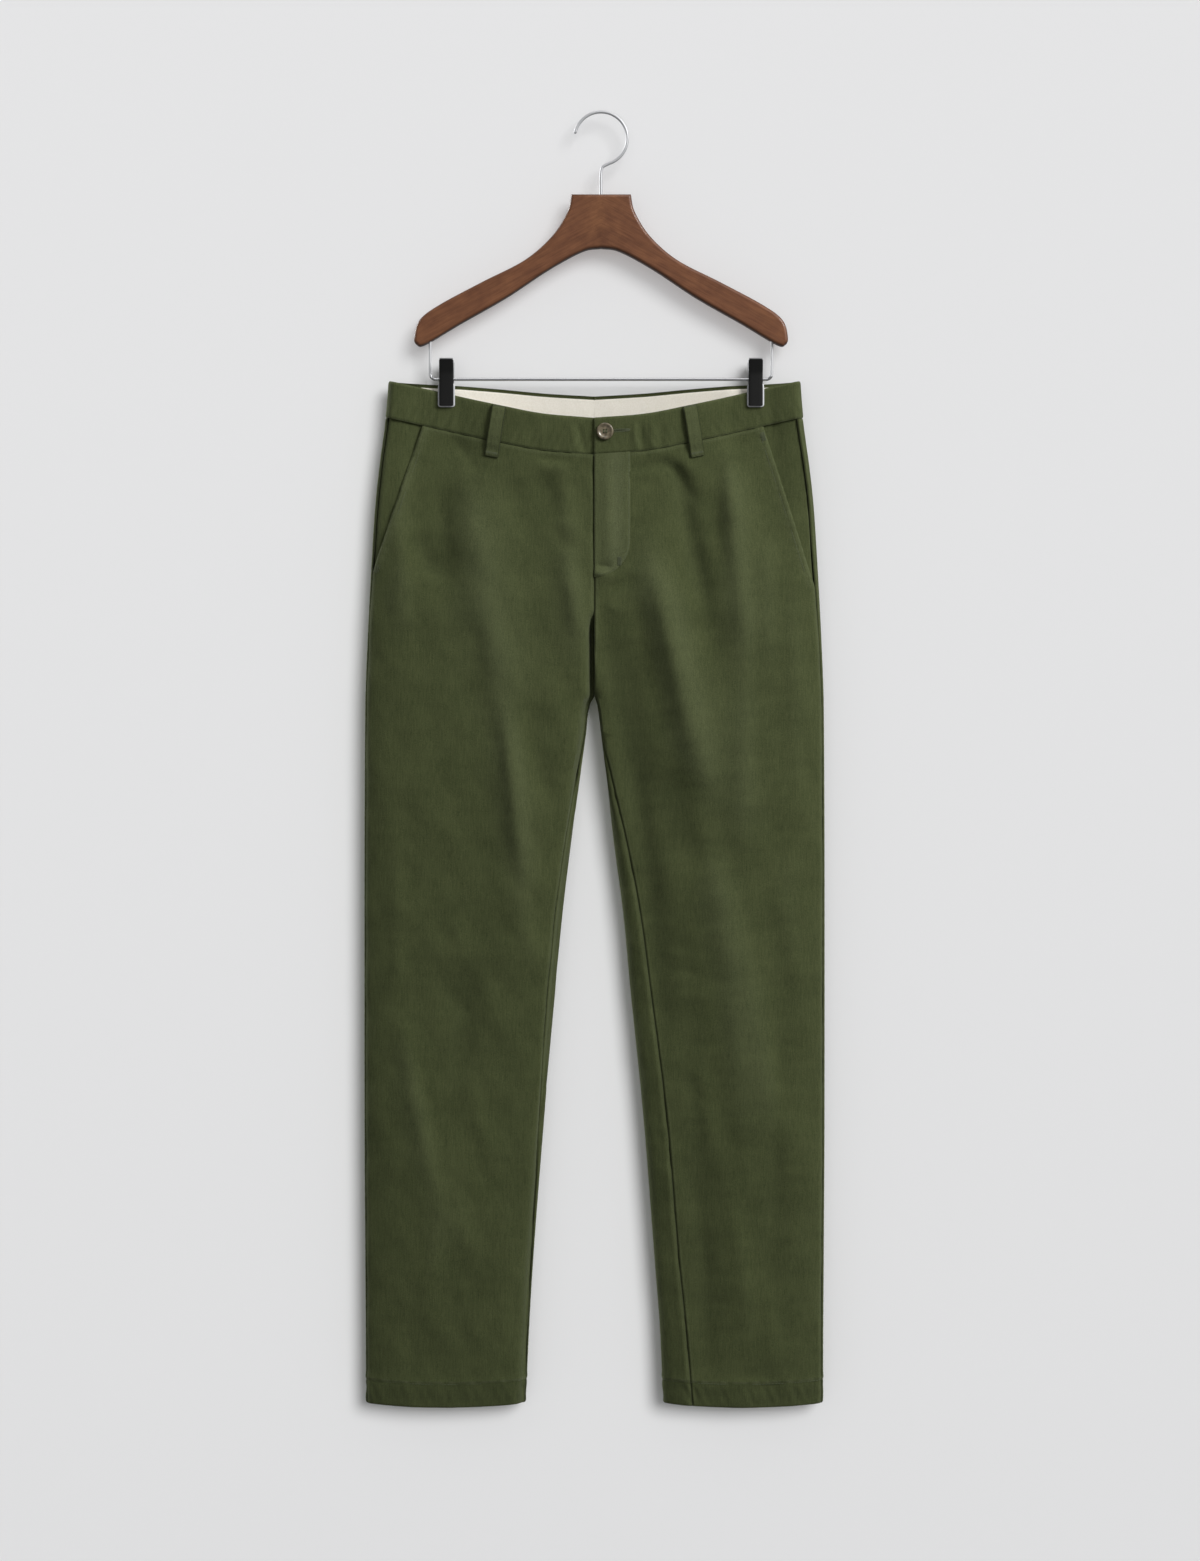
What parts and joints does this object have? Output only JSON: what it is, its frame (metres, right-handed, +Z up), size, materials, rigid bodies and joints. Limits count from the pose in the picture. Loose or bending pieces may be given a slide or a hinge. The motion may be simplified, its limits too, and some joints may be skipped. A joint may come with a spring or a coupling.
{
  "type": "chino trousers on a clip hanger",
  "caption": "Straight-leg chino trousers with slant pockets, belt loops and a buttoned fly, hanging by the waistband from a wooden clip hanger.",
  "frame": {"origin": "the inner top of the hanger's hook, where it bears on the rail or pin that holds it", "axes": "+Z up; the trousers' front faces -Y; +X to the wearer's left"},
  "size_m": [0.4735, 0.0417, 1.3342],
  "materials": {
    "twill": "washed cotton twill, dark olive green, matt with a faint nap",
    "lining": "plain woven cotton, cream",
    "horn": "mottled grey-brown, half gloss, horn look",
    "walnut": "brown stained hardwood, satin lacquer",
    "wire": "bright plated steel",
    "grip": "black, half matt"
  },
  "bodies": {
    "root": {"front_right": "twill", "front_left": "twill", "back_right": "twill", "back_left": "twill", "pocket_facing_right": "twill", "pocket_facing_left": "twill", "waistband_right": "twill", "waistband_left": "twill", "waistband_lining_right": "lining", "waistband_lining_left": "lining", "fly": "twill", "belt_loop_front_right": "twill", "belt_loop_front_left": "twill", "belt_loop_back_right": "twill", "belt_loop_back_left": "twill", "belt_loop_centre_back": "twill", "button": "horn", "hanger_hook": "wire", "hanger_body": "walnut", "hanger_bar": "wire", "clip_hub_right": "wire", "clip_hub_left": "wire", "clip_jaw_front_right": "wire", "clip_jaw_back_right": "wire", "clip_jaw_front_left": "wire", "clip_jaw_back_left": "wire", "clip_grip_front_right": "grip", "clip_grip_back_right": "grip", "clip_grip_front_left": "grip", "clip_grip_back_left": "grip"}
  },
  "joints": []
}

****************************************

Reproduce the whole listing word for word.

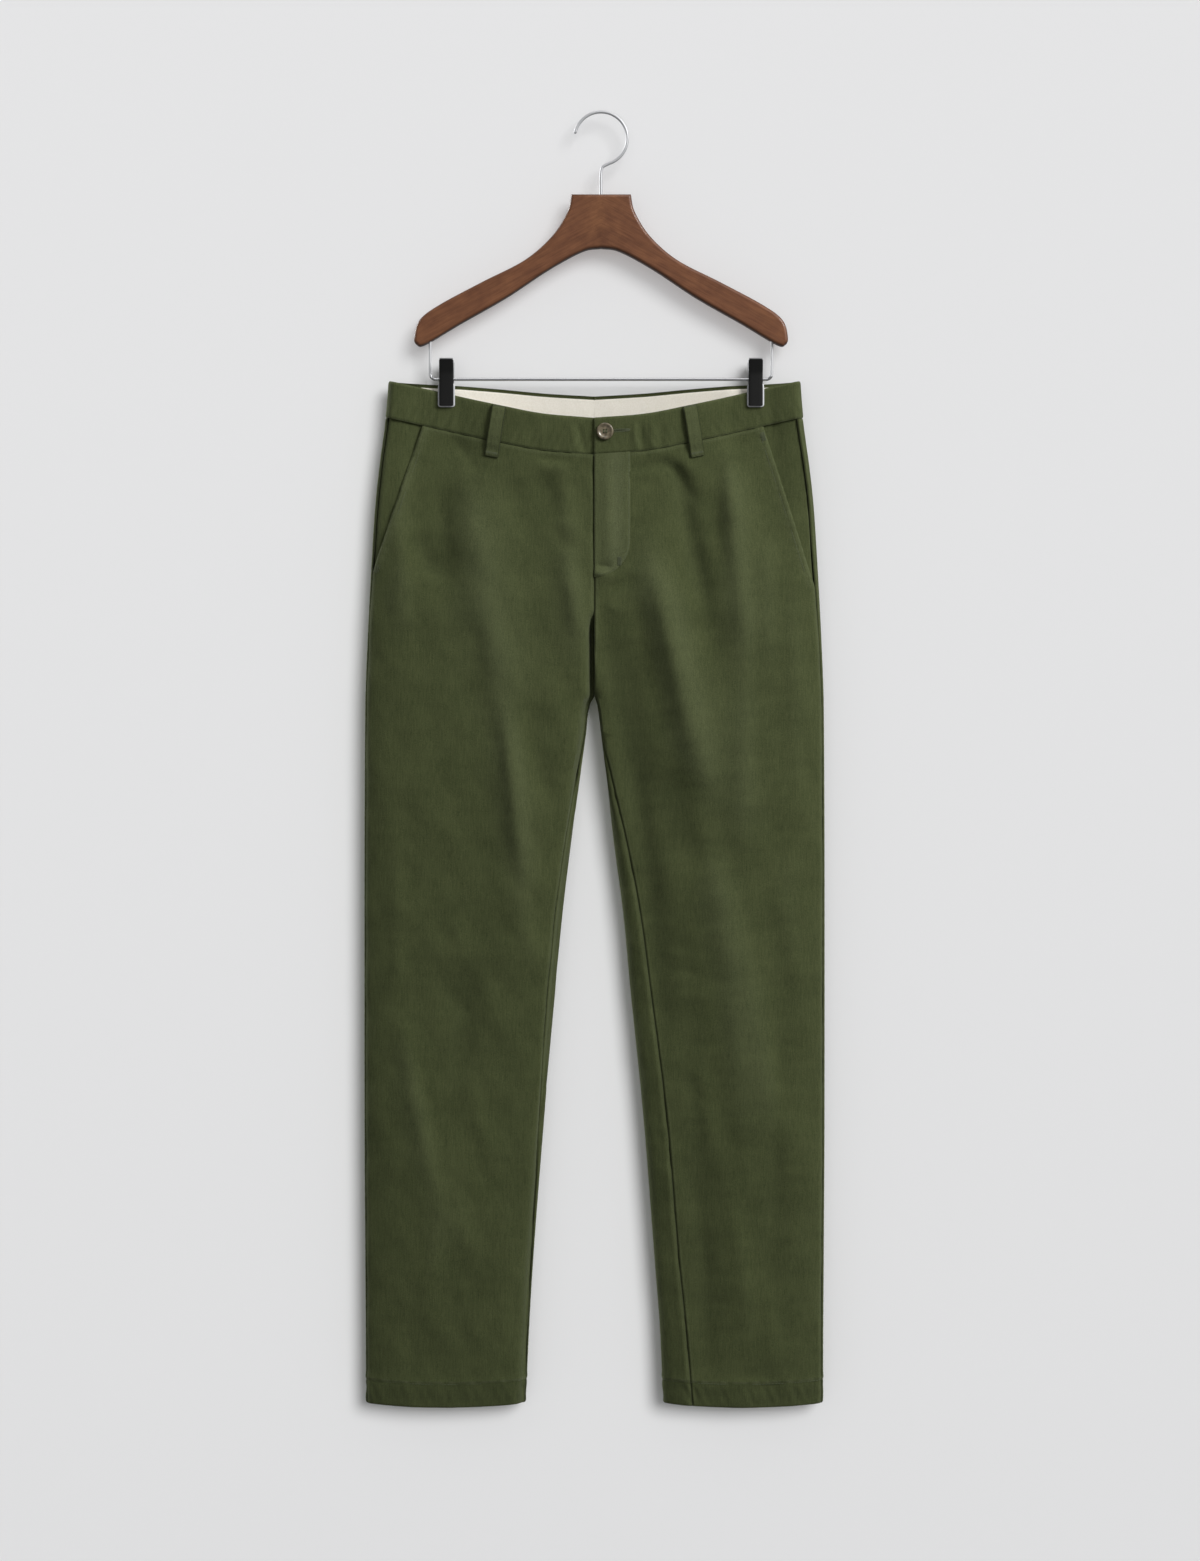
What parts and joints does this object have? Output only JSON: what it is, its frame (metres, right-handed, +Z up), size, materials, rigid bodies and joints. Limits count from the pose in the picture. Loose or bending pieces may be given a slide or a hinge. The motion may be simplified, its limits too, and some joints may be skipped. A joint may come with a spring or a coupling.
{
  "type": "chino trousers on a clip hanger",
  "caption": "Straight-leg chino trousers with slant pockets, belt loops and a buttoned fly, hanging by the waistband from a wooden clip hanger.",
  "frame": {"origin": "the inner top of the hanger's hook, where it bears on the rail or pin that holds it", "axes": "+Z up; the trousers' front faces -Y; +X to the wearer's left"},
  "size_m": [0.4735, 0.0417, 1.3342],
  "materials": {
    "twill": "washed cotton twill, dark olive green, matt with a faint nap",
    "lining": "plain woven cotton, cream",
    "horn": "mottled grey-brown, half gloss, horn look",
    "walnut": "brown stained hardwood, satin lacquer",
    "wire": "bright plated steel",
    "grip": "black, half matt"
  },
  "bodies": {
    "root": {"front_right": "twill", "front_left": "twill", "back_right": "twill", "back_left": "twill", "pocket_facing_right": "twill", "pocket_facing_left": "twill", "waistband_right": "twill", "waistband_left": "twill", "waistband_lining_right": "lining", "waistband_lining_left": "lining", "fly": "twill", "belt_loop_front_right": "twill", "belt_loop_front_left": "twill", "belt_loop_back_right": "twill", "belt_loop_back_left": "twill", "belt_loop_centre_back": "twill", "button": "horn", "hanger_hook": "wire", "hanger_body": "walnut", "hanger_bar": "wire", "clip_hub_right": "wire", "clip_hub_left": "wire", "clip_jaw_front_right": "wire", "clip_jaw_back_right": "wire", "clip_jaw_front_left": "wire", "clip_jaw_back_left": "wire", "clip_grip_front_right": "grip", "clip_grip_back_right": "grip", "clip_grip_front_left": "grip", "clip_grip_back_left": "grip"}
  },
  "joints": []
}